Athletes are an extreme example, to be sure — most workers doing free labor in hopes of landing a job are not risking their future health and livelihoods to do it. But many different workers in today's economy are still creating value for businesses free of charge, accepting this idea that a job is not the thing you do to pay the bills but a thing you do because you love it. Canadian professor Kathleen Kuehn called it "hope labor," the idea that you will work in the hopes of maybe getting paid in the future. Guy Standing calls it "work-for-labor," the unremunerated things we do that are essential to get us access to decent jobs and future wages. Unpaid internships are on the rise, and the idea that a labor of love is a privilege that one has to "earn" through a period of uncompensated labor has been accepted by more bosses — even as workers, unable to pay the bills, begin pushing back. It suits business just fine, after all. If people will do this work for love, why bother paying them real money?
"What would you do to make this dream come true?" asked an NBC Olympic segment on, rather appropriately, Valentine's Day. Heart-wrenching sports stories of adversity overcome all too often involve money, and we're presented with them as more evidence that we can do anything we put our minds to. Yet how many people didn't get to the Olympic level at all because money simply got in the way? How much greater could the display of talent be if we invested in our athletes and didn't leave them hustling to raise their own funds and paying their own medical bills? DreamFuel, a new crowdfunding site, launched recently after its founder discovered that about 85 percent of Olympic hopefuls make less than $15,000 per year and that only a few top stars will ever get a corporate sponsorship. Is it part of the "Olympic spirit" that athletes must spend their time hustling for money on top of the hours and hours they put in to reach the top of their sport?
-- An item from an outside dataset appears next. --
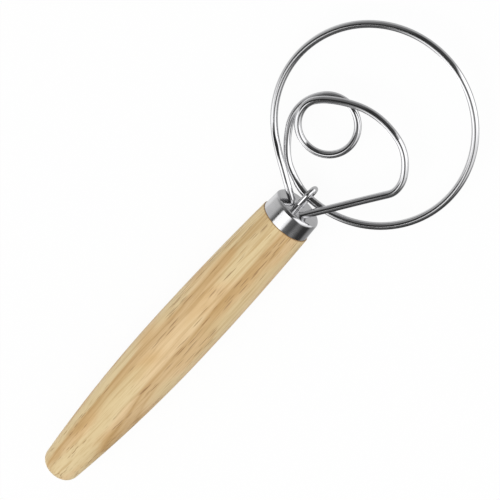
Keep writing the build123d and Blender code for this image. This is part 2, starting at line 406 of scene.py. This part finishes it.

How much better could our society be if we didn't leave so many people struggling simply to be able to access work in the first place?
In the meantime, it's good to see athletes challenging the "labor of love" mindset that is evermore pervasive. It does not lessen the value of their efforts to acknowledge that what they do is work and that they deserve to be compensated for it.
As U.S. bobsledder Nick Cunningham told reporters, "We're happy and honored to be called Olympians, but this is a business trip."